Former assistant U.S. attorney Stephen Schlessinger, who prosecuted Blanco, told the Miami Herald in 2012 that he didn’t “dare venture to guess how many murders she ordered.” Officials suspect she was involved in at least 200 murders, both in Colombia and the U.S., but that number could be much higher. Blanco later had Sepulveda killed after he fled the United States with their son.
Over time, Blanco became addicted to bazooka, an unrefined smokable form of cocaine. “The bazooka, coupled with her homicidal tendencies and increasing paranoia, meant she was bad for business,” says Palombo. Other drug kingpins put targets on her head. Fearing for her life, she moved to California.

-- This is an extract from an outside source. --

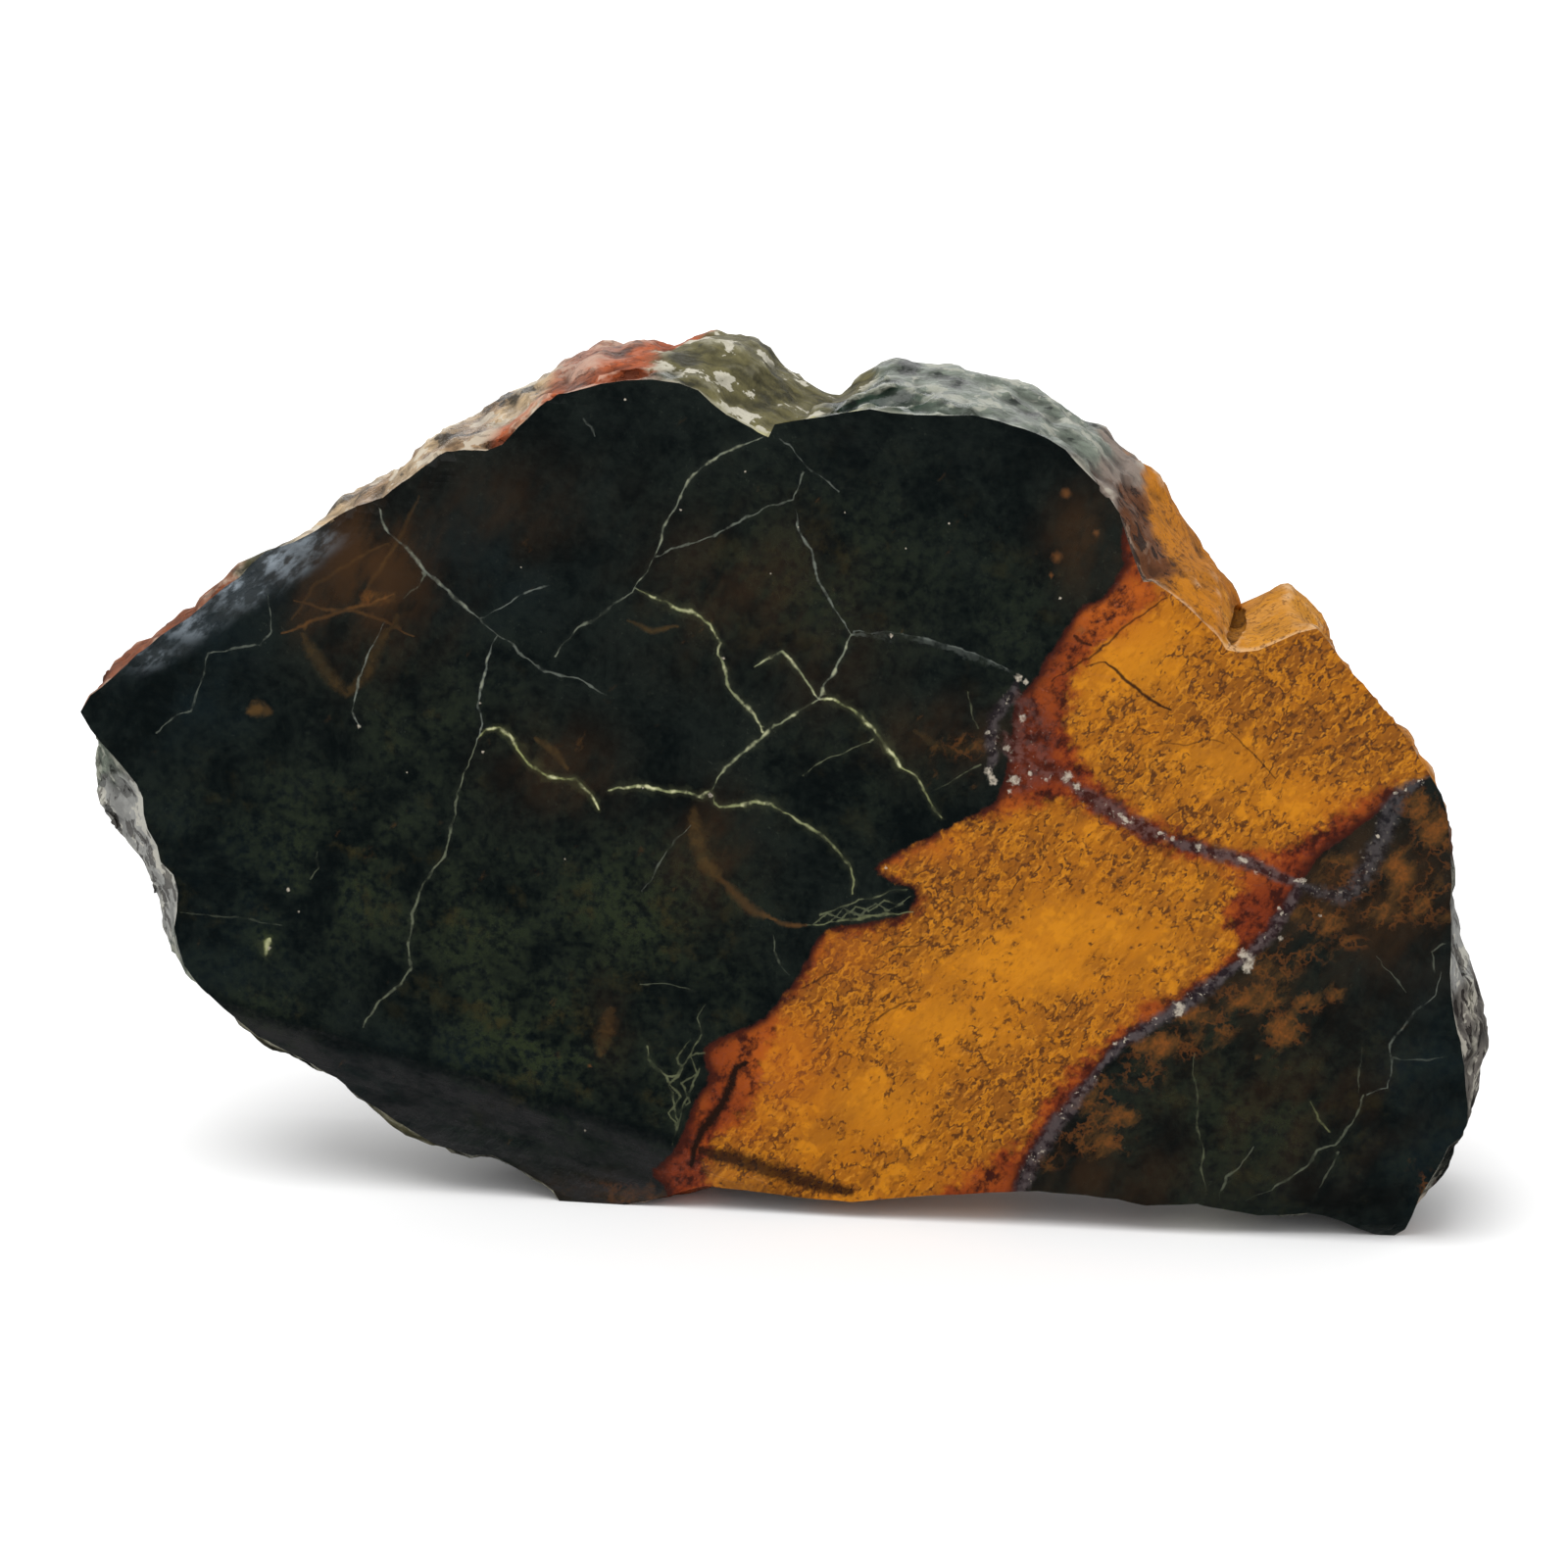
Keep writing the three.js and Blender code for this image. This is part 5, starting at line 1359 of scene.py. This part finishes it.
# %% Polished face
# the greyer colour of the strip is a painted sheen
PAINTED_STRIP_SHEEN = (0.0210, 0.0205, 0.0210)
STRIP_SLOPE = math.radians(15)
# the blue-grey of the painted reflection on the rolled-over edge
PAINTED_BLOOM_REFLECTION = (0.2000, 0.2350, 0.2650)
ROLLED_SLOPE = math.radians(-41)
FACE_ROUGHNESS = 0.16
SCRATCHED = 0.24        # roughness where fine scratches are left
STONE_IOR = 1.54
WHEEL_WAVE = 0.14       # mm, the waves that hand work leaves
WRINKLE = 0.45          # mm, on the edge that the wheel rolled over


def polished_face():
    """The glossy finish of the face and its ground bevels."""
    g = Graph("polished_face")
    colour, is_warm, spotted, fine, tiny = stone_pattern(g)
    where = g.place()
    reflection_haze_share, gleam, _ = g.numbers("reflection_gleam_ridge")
    rolled = g.numbers("spots")[2]
    folds = g.noise(g.place((2.6, 1, 1), ROLLED_SLOPE), 0.9, 5, 0.66, 46.0)
    crinkled = g.add(folds, g.times(g.noise(where, 3.0, 2, 0.5, 47.0), 0.6))
    # painted reflection: a pale blue-grey bloom on the rolled-over edge
    painted_reflection = g.times(g.smooth(crinkled, 0.70, 0.92, 0.12, 1.0), reflection_haze_share)
    colour = g.mix(g.times(painted_reflection, g.smooth(rolled, 0.02, 0.20)), colour, PAINTED_BLOOM_REFLECTION)
    # the ground strip: painted greyer as a painted sheen, with a painted shadow line along its upper edge
    strip = g.numbers("strip")[0]
    ground = g.noise(g.place((3, 1, 1), STRIP_SLOPE), 1.8, 5, 0.68, 48.0)
    strip_with_painted_sheen = g.times(g.smooth(g.add(strip, g.swing(fine, 1.2)), -0.2, 0.4),
                       g.smooth(ground, 0.34, 0.66, 0.05, 0.85))
    painted_seam_shadow = g.times(g.smooth(g.math("ABSOLUTE", g.math("SUBTRACT", strip, 0.2)), 1.3, 0.2, 0.0, 0.75),
                   g.smooth(tiny, 0.3, 0.6, 0.5, 1.0))
    is_dark = g.math("SUBTRACT", 1.0, is_warm)
    colour = g.mix(g.times(strip_with_painted_sheen, is_dark), colour, PAINTED_STRIP_SHEEN)
    g.put(g.shader.inputs["Base Color"], g.mix(g.times(painted_seam_shadow, is_dark), colour, DARK_DEEP))
    scratches = g.noise(g.place((12, 1, 0.6), 0.2), 0.5, 2, 0.6, 41.0)
    dull = g.add(g.times(g.times(spotted, is_warm), 0.08), g.times(strip_with_painted_sheen, 0.12))
    g.put(g.shader.inputs["Roughness"], g.add(g.smooth(scratches, 0.5, 0.8, FACE_ROUGHNESS, SCRATCHED), dull))
    g.shader.inputs["IOR"].default_value = STONE_IOR
    levelled = g.times(rolled, g.math("SUBTRACT", 1.0, gleam, clamp=True))
    wrinkles = g.times(g.times(folds, gleam), g.smooth(rolled, 0.1, 0.8, 0.0, WRINKLE))
    waves = g.times(g.noise(where, 6.0, 2.0, 0.4, 45.0), WHEEL_WAVE)
    height = g.add(g.add(waves, wrinkles), g.add(levelled, g.times(g.times(spotted, is_warm), -0.01)))
    g.put(g.shader.inputs["Normal"], g.bump(height, 1.0))
    return g.material


skin.materials.append(polished_face())
print("face roughness", FACE_ROUGHNESS, "to", SCRATCHED)

# %% [markdown]
# ## The sawn back
# A diamond saw leaves the back matt and a little greyish with stone dust, with the shallow arcs of
# its round blade. The arcs are rings round a point far outside the slab, where the blade's axle
# was, and they are so shallow that a bump is enough.

# %% Sawn back
SAW_DUST = (0.30, 0.27, 0.22)
SAWN_ROUGHNESS = 0.62
BLADE_CENTRE = (0.28, 0, 0.12)      # m, the middle of the arcs that the blade left
ARCS = 105              # how close the arcs lie
ARC_WOBBLE = 1.2
ARC_DEPTH = 0.06        # mm


def sawn_back():
    """The matt finish that the saw leaves."""
    g = Graph("sawn_back")
    colour, *_, tiny = stone_pattern(g)
    dust = g.smooth(g.noise(g.place(), 6.0, 4, 0.6, 51.0), 0.3, 0.75, 0.10, 0.24)
    g.put(g.shader.inputs["Base Color"], g.mix(dust, colour, SAW_DUST))
    g.shader.inputs["Roughness"].default_value = SAWN_ROUGHNESS
    g.shader.inputs["IOR"].default_value = STONE_IOR
    arcs = g.tree.nodes.new("ShaderNodeTexWave")
    arcs.wave_type = "RINGS"
    arcs.rings_direction = "Y"
    move = g.tree.nodes.new("ShaderNodeMapping")
    here = g.tree.nodes.new("ShaderNodeTexCoord")
    g.tree.links.new(here.outputs["Object"], move.inputs["Vector"])
    move.inputs["Location"].default_value = BLADE_CENTRE
    g.tree.links.new(move.outputs[0], arcs.inputs["Vector"])
    arcs.inputs["Scale"].default_value = ARCS
    arcs.inputs["Distortion"].default_value = ARC_WOBBLE
    height = g.add(g.times(arcs.outputs["Fac"], 0.5), g.times(tiny, 0.5))
    g.put(g.shader.inputs["Normal"], g.bump(height, ARC_DEPTH))
    return g.material


skin.materials.append(sawn_back())
print("blade arcs", ARC_DEPTH, "mm deep")

# %% [markdown]
# ## The broken edge
# The broken edge mixes its crust colours with the stone beneath: chalky where it is weathered, dark
# in the pits, darker in the hollows as painted shade, pale where a ridge is bruised, which also
# stands for painted highlights and glints, and pale where the rim is chipped. The colour of each
# stretch is already on the mesh, so the nodes only break it up.

# %% Broken edge
CHALK = (0.560, 0.530, 0.440)
# pale wear on ridges and chipped rims; on ridges it is also a painted highlight
PALE_WEAR_AND_GLINT = (0.820, 0.790, 0.640)
PIT = (0.020, 0.014, 0.012)
CRUST_IOR = 1.42
CRUST_SPECULAR = 0.35


def broken_edge():
    """The crust: each stretch's colour, broken up by chalk, bruises, chips and pits, with painted shade in
    hollows and painted highlights on ridges.
    """
    g = Graph("broken_edge")
    colour, is_warm, spotted, _, tiny = stone_pattern(g)
    crust = g.colour_of("crust")
    chalky, glossy, pitted = g.numbers("weathering")
    ridge = g.numbers("reflection_gleam_ridge")[2]
    where = g.place()
    broad = g.noise(where, 4.4, 4, 0.55, 61.0)
    streaks = g.noise(g.place((2.6, 1, 2.6)), 0.9, 4, 0.62, 62.0)
    lumps = g.noise(where, 1.3, 4, 0.6, 63.0)
    # a darker copy of the crust: random darker tone, and painted shade in the hollows
    darker_crust = g.mix(0.38, (0.0, 0.0, 0.0), crust)
    uneven = g.smooth(g.add(g.times(streaks, 0.40), g.times(broad, 0.60)), 0.56, 0.40)
    tone = g.mix(g.times(uneven, g.smooth(glossy, 0.0, 0.6, 0.35, 1.0)), crust, darker_crust)
    patch = g.add(broad, g.swing(lumps, 0.4))
    fresh = g.times(g.smooth(patch, 0.41, 0.38, 0.0, 0.8), g.smooth(glossy, 0.2, 0.9))
    tone = g.mix(fresh, tone, colour)
    chalk = g.times(g.smooth(patch, 0.545, 0.57), g.times(chalky, 0.85))
    tone = g.mix(chalk, tone, CHALK)
    # painted shade: darker in the hollows
    tone = g.mix(g.smooth(ridge, 0.47, 0.30, 0.0, 0.75), tone, darker_crust)
    # paler ridges: partly bruised wear, partly a painted highlight and glints
    ridge_wear_and_glint = g.times(g.smooth(ridge, 0.58, 0.80), g.smooth(lumps, 0.38, 0.60, 0.15, 0.8))
    tone = g.mix(ridge_wear_and_glint, tone, g.mix(0.30, crust, PALE_WEAR_AND_GLINT))
    behind = g.numbers("spots")[2]
    chipped = g.times(g.smooth(behind, 0.75, 0.25), g.smooth(broad, 0.40, 0.52, 0.0, 0.75))
    tone = g.mix(chipped, tone, g.mix(0.20, crust, PALE_WEAR_AND_GLINT))
    dots = g.times(g.times(spotted, is_warm), g.smooth(glossy, 0.5, 0.1, 0.0, 0.6))
    tone = g.mix(dots, tone, SPECK)
    pits = g.times(g.smooth(g.noise(g.place((1, 0.6, 1.6)), 1.4, 3, 0.6, 66.0), 0.54, 0.59), pitted)
    tone = g.mix(g.times(pits, 0.92), tone, PIT)
    g.put(g.shader.inputs["Base Color"], tone)
    dull = g.add(g.times(chalk, 0.25), g.smooth(tiny, 0.4, 0.7, 0.0, 0.08))
    matt = g.add(g.smooth(glossy, 0.0, 1.0, 0.88, 0.20), dull)
    g.put(g.shader.inputs["Roughness"], matt)
    g.shader.inputs["IOR"].default_value = CRUST_IOR
    g.shader.inputs["Specular IOR Level"].default_value = CRUST_SPECULAR
    grain = g.times(tiny, g.smooth(glossy, 0.0, 1.0, 0.12, 0.03))
    relief = g.add(g.times(streaks, 0.55), g.times(lumps, 0.22))
    relief = g.times(relief, g.smooth(glossy, 0.3, 1.0, 0.8, 0.15))
    height = g.add(g.add(relief, grain), g.add(g.times(pits, -0.30), g.times(chalk, 0.06)))
    g.put(g.shader.inputs["Normal"], g.bump(height, 1.0))
    return g.material


skin.materials.append(broken_edge())
print("finishes", [material.name for material in skin.materials])

# %% [markdown]
# ## Put the skin on the slab
# The skin stands for the CAD node. Shading is smooth, but edges that turn sharply stay sharp, so
# the polished face ends in a clean line.

# %% Finish the skin
SHARP = math.radians(34)

skin.polygons.foreach_set("material_index", kinds.astype(np.int32))
skin.polygons.foreach_set("use_smooth", np.ones(len(kinds), bool))
skin.set_sharp_from_angle(angle=SHARP)
skin.update()
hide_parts("agate_slab")
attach(slab, "root")
print("sharp edges kept above", round(math.degrees(SHARP)), "degrees")

# %% [markdown]
# ## Floor and card
# The slab stands on a pale floor. A dark card lies in front, seen only in reflections: with it the
# polish mirrors dark and the stone keeps its depth, which is how polished stone is usually
# photographed. Both belong to the set and not to the piece.

# %% Floor and card
PAPER = (0.86, 0.86, 0.86)
CARD = (0.02, 0.02, 0.02)
SET_ROUGHNESS = 0.9


def stage_plane(name, centre, size, colour):
    """A flat piece of the set, given by its centre and half its size."""
    mesh = bpy.data.meshes.new(name)
    x, y, z = centre
    w, d = size
    corners = [(x - w, y - d, z), (x + w, y - d, z), (x + w, y + d, z), (x - w, y + d, z)]
    mesh.from_pydata(corners, [], [(0, 1, 2, 3)])
    plane = bpy.data.objects.new(name, mesh)
    bpy.context.scene.collection.objects.link(plane)
    g = Graph(name)
    g.shader.inputs["Base Color"].default_value = (*colour, 1)
    g.shader.inputs["Roughness"].default_value = SET_ROUGHNESS
    g.shader.inputs["Specular IOR Level"].default_value = 0.0
    mesh.materials.append(g.material)
    plane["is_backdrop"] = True
    return plane


floor = stage_plane("floor", (0, 0, 0), (6, 6), PAPER)
floor.visible_glossy = False
card = stage_plane("dark_card", (0, -0.35, -0.004), (1.2, 0.6), CARD)
card.visible_camera = False
card.visible_diffuse = False
card.visible_shadow = False
print("floor and card laid")

# %% [markdown]
# ## Light
# White surroundings and one broad light overhead give the soft shadow of a light tent. A long light
# behind the slab puts glints on the broken edge. The surroundings are dimmed for the gloss alone,
# so that those glints stand out, and the camera sees them plain white.

# %% Light
KEY_FROM = (-0.16, -0.30, 0.94)
KEY_SOFTNESS = math.radians(42)
KEY_STRENGTH = 1.75
AROUND = 0.96            # the white surroundings, as light on the stone
MIRRORED = 0.30          # the same surroundings, as the gloss sees them

world = bpy.data.worlds.new("studio")
bpy.context.scene.world = world
world.use_nodes = True
tree = world.node_tree
background = tree.nodes["Background"]
background.inputs["Color"].default_value = (1, 1, 1, 1)
path = tree.nodes.new("ShaderNodeLightPath")
dimmer = tree.nodes.new("ShaderNodeMapRange")
dimmer.inputs["To Min"].default_value = AROUND
dimmer.inputs["To Max"].default_value = MIRRORED
tree.links.new(path.outputs["Is Glossy Ray"], dimmer.inputs["Value"])
brighter = tree.nodes.new("ShaderNodeMath")
brighter.operation = "MAXIMUM"
tree.links.new(dimmer.outputs["Result"], brighter.inputs[0])
tree.links.new(path.outputs["Is Camera Ray"], brighter.inputs[1])
tree.links.new(brighter.outputs[0], background.inputs["Strength"])

key = bpy.data.objects.new("key_light", bpy.data.lights.new("key_light", "SUN"))
key.data.energy = KEY_STRENGTH
key.data.angle = KEY_SOFTNESS
key.rotation_euler = Vector(KEY_FROM).to_track_quat("Z", "Y").to_euler()
bpy.context.scene.collection.objects.link(key)

RIM_FROM = Vector((-0.15, 0.95, 0.42))
RIM_AT = Vector((0, 0, 0.04))
RIM_SIZE = (0.9, 0.3)
RIM_STRENGTH = 1.4

rim_light = bpy.data.objects.new("rim_light", bpy.data.lights.new("rim_light", "AREA"))
rim_light.data.shape = "RECTANGLE"
rim_light.data.size, rim_light.data.size_y = RIM_SIZE
rim_light.data.energy = RIM_STRENGTH
rim_light.location = RIM_FROM
rim_light.rotation_euler = (RIM_FROM - RIM_AT).to_track_quat("Z", "Y").to_euler()
bpy.context.scene.collection.objects.link(rim_light)
print("key light from", KEY_FROM)

# %% [markdown]
# ## Camera
# A long lens from a little to the right and a little above shows the face almost flat and just
# enough of the broken top to tell how thick the slab is.

# %% Camera
CAMERA_TURN = math.radians(8)
CAMERA_LIFT = math.radians(15)
CAMERA_DISTANCE = 0.444
CAMERA_TARGET = Vector((-0.00067, 0, 0.0424))
LENS = 100              # mm
SENSOR = 36             # mm

camera = bpy.data.objects.new("camera", bpy.data.cameras.new("camera"))
camera.data.lens = LENS
camera.data.sensor_width = SENSOR
level = math.cos(CAMERA_LIFT)
away = Vector((math.sin(CAMERA_TURN) * level, -math.cos(CAMERA_TURN) * level, math.sin(CAMERA_LIFT)))
camera.location = CAMERA_TARGET + away * CAMERA_DISTANCE
camera.rotation_euler = (-away).to_track_quat("-Z", "Y").to_euler()
bpy.context.scene.collection.objects.link(camera)
bpy.context.scene.camera = camera
bpy.context.scene.view_settings.view_transform = "Standard"
print("camera at", [round(v, 3) for v in camera.location])

# %% [markdown]
# ## Sizes before and after
# The skin has to stay within the solid's box. Both boxes are written down so that they can be
# compared.

# %% Write the sizes


def plain(value):
    """Vectors as plain lists."""
    if isinstance(value, dict):
        return {key: plain(item) for key, item in value.items()}
    if hasattr(value, "__len__") and not isinstance(value, str):
        return [plain(item) for item in value]
    return float(value) if isinstance(value, (int, float)) else value


{"before": plain(bounds_before), "after": plain(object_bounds())}
print("bounds", plain(bounds_before), plain(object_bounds()))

A Violent Ending to a Violent Life
On February 17, 1985, Palombo and fellow DEA agents arrested Blanco at her home in Irvine, California. In addition to the drug charges, Blanco pleaded guilty to three murders. She struck a deal with prosecutors and served only 15 years in prison. She was released in 2004 and deported to Colombia.
Blanco lived her final years in anonymity in southwest Medellin. In 2012, at the age of 69, the former Godmother was gunned down outside of a butcher shop by an assassin on a motorbike. “She had so many people eliminated that there are many suspects,” says Leen.
Although Palombo says he doesn’t like to speculate without evidence, his theory is Blanco gave up information after her son, Michael, was arrested on drug charges. “Michael didn’t have much in a way of making a deal to help himself,” says Palombo. “I strongly believe that she intervened for him, possibly giving information to law enforcement. It’s hard to keep something like that a secret, and the damage would have been tremendous to those still involved in the trade.”
While Blanco and Pablo Escobar were bitter enemies in life, in death her final resting place is only 120 steps from his grave at Cemeterio Jardines Montesacro in Itagüí, Colombia.